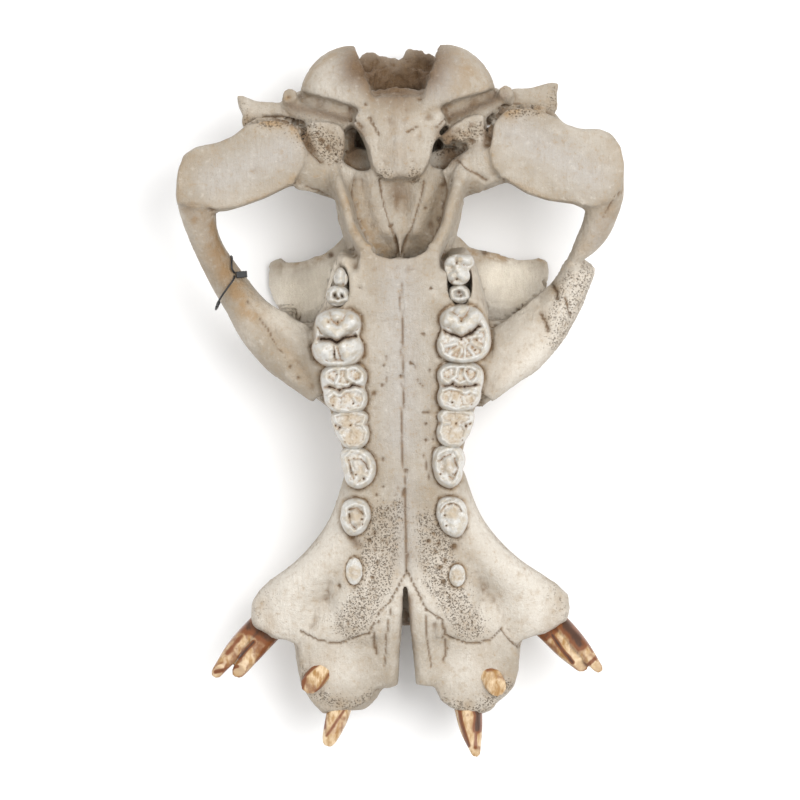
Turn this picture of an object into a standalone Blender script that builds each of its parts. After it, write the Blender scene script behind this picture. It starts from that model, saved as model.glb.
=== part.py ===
"""A young hippopotamus cranium lying palate up, with its teeth in their sockets and a tag wire.

Frame: metres, +Z up, the floor at z = 0. The snout points along -Y and the occiput along +Y, so the
animal's right side is +X. The skull rests on the rims of its eye sockets and on the front of its
snout, so the palate climbs a little towards the back.
"""

import math

import bmesh
import bpy
from mathutils import Euler, Matrix, Vector

MM = 0.001

# How finely the bones are fused, and how many triangles are kept of them.
VOXEL = 3.0 * MM
SOFTEN_STEPS = 5
KEPT_SHARE = 0.026
TUBE_SIDES = 24
BALL_SEGMENTS = 28
TOOTH_SIDES = 10

# The palate is a plane that climbs towards the back: its height at the middle, and its slope.
PALATE_HEIGHT = 147
PALATE_SLOPE = 0.17

SOCKET_GAP = 0.4
ROOT_DEPTH = 14

LEFT, RIGHT = -1, 1
SIDES = {"left": LEFT, "right": RIGHT}

# The two sides of this skull differ a little: a form's distance from the midline is multiplied by these.
ORBIT_SPREAD = {LEFT: 0.94, RIGHT: 1.07}
SNOUT_SPREAD = {LEFT: 0.98, RIGHT: 1.03}

# The bones before the hollows are cut.
# Every station is x, y, z, half width, half height, in millimetres.

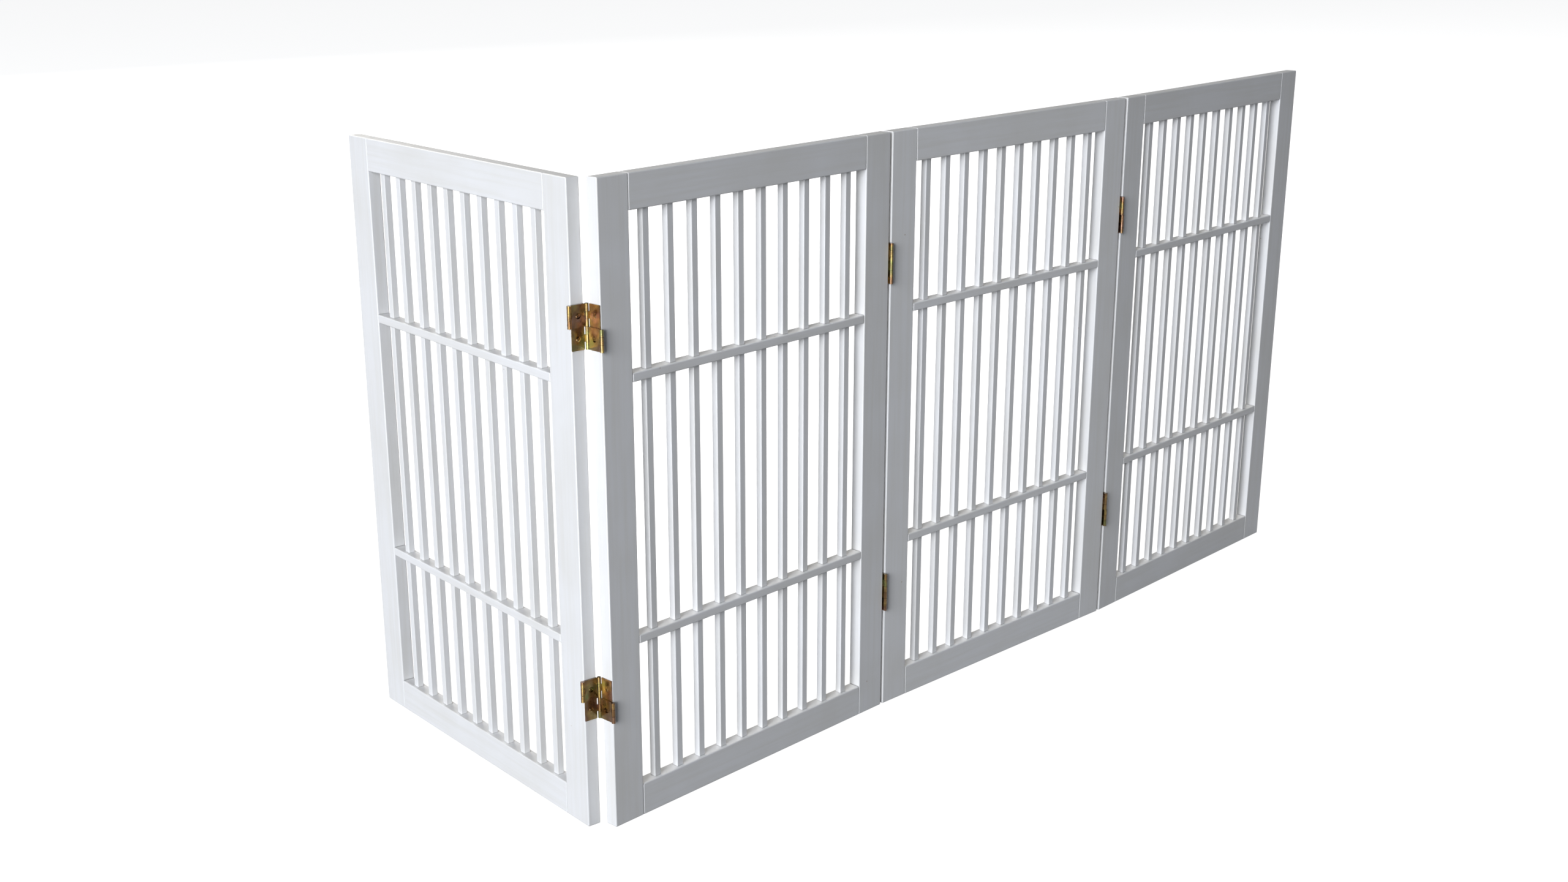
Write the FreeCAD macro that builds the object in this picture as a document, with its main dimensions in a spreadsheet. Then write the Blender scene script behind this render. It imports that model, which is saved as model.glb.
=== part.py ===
"""Free-standing folding pet gate: four slatted wooden panels on six double-action hinges.

World frame, millimetres: origin at the middle of the second panel's foot, +X along that panel
towards the third one, +Y to its back, +Z up. Panels are counted from the left.

Each panel is drawn in its own frame: origin at its front, left, bottom corner, x across the
panel, y to the back, z up. Each hinge is drawn flat in a frame of its own: x = 0 on the edge of
the panel to its left, y = 0 on the front faces, z = 0 at the foot of the hinge.

A double-action hinge is a leaf on each of the two edges and two flaps between the leaves. The
upper flap is pinned to the left leaf at the front and to the right leaf at the back, and the
lower flap the other way round, so that the panels fold flat against each other either way.
"""
import FreeCAD, Part
import os
import re
import sys

DIMENSIONS = {
    # panels
    "panel_width": 508,
    "panel_height": 800,
    "panel_depth": 18,
    "stile_width": 47.5,
    "rail_height": 42.5,
    "mid_rail_height": 11,
    "mid_rail_inset": 231,  # from the foot to the lower middle rail, and from the top likewise
    "eased_edge": 1.5,
    "slat_count": 10,
    "slat_width": 10,
    "slat_depth": 9,
    "slat_pitch": 39.3,
    "slat_edge": 0.8,
    "slat_tenon": 12,
    # dowels that hold the rails in the stiles
    "dowel_radius": 4,
    "dowel_length": 40,
    "dowel_inset": 11,
    "peg_radius": 2.5,
    "peg_length": 24,
    "dowel_clearance": 0.05,
    "dowel_end_room": 0.5,
    # hinges
    "hinge_gap": 4,
    "hinge_height": 54,
    "hinge_inset": 143,  # from the foot to the low hinge, and from the top to the high one
    "plate_thickness": 1.1,
    "plate_inset": 0.2,  # of a leaf's plate from each face of its panel
    "knuckle_radius": 2.5,
    "knuckle_offset": 3.1,  # from a panel face out to the hinge axis beside it
    "knuckle_gap": 0.3,
    "pin_radius": 1.2,
    "pin_clearance": 0.05,
    "flap_inset": 0.2,
    "flap_hole_radius": 3.5,
    # screws
    "screw_head_radius": 3,
    "screw_crown_radius": 1.8,  # the flat top of the head's dome
    "screw_dome": 0.5,
    "screw_radius": 1.6,
    "screw_length": 14.5,
    "pilot_hole_length": 15,
    "screw_clearance": 0.05,
    "recess_width": 0.8,
    "recess_length": 3.2,
    "recess_depth": 0.9,
    # folds at rest, in degrees: the first two panels are folded towards their backs
    "first_fold": 97.4,
    "second_fold": 2.1,
    "third_fold": 3,
}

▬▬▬

THE REQUEST. Filter the entries and copy out every line with the word "FreeCAD".

ANSWER FOR THE TASK.
Write the FreeCAD macro that builds the object in this picture as a document, with its main dimensions in a spreadsheet. Then write the Blender scene script behind this render. It imports that model, which is saved as model.glb.
import FreeCAD, Part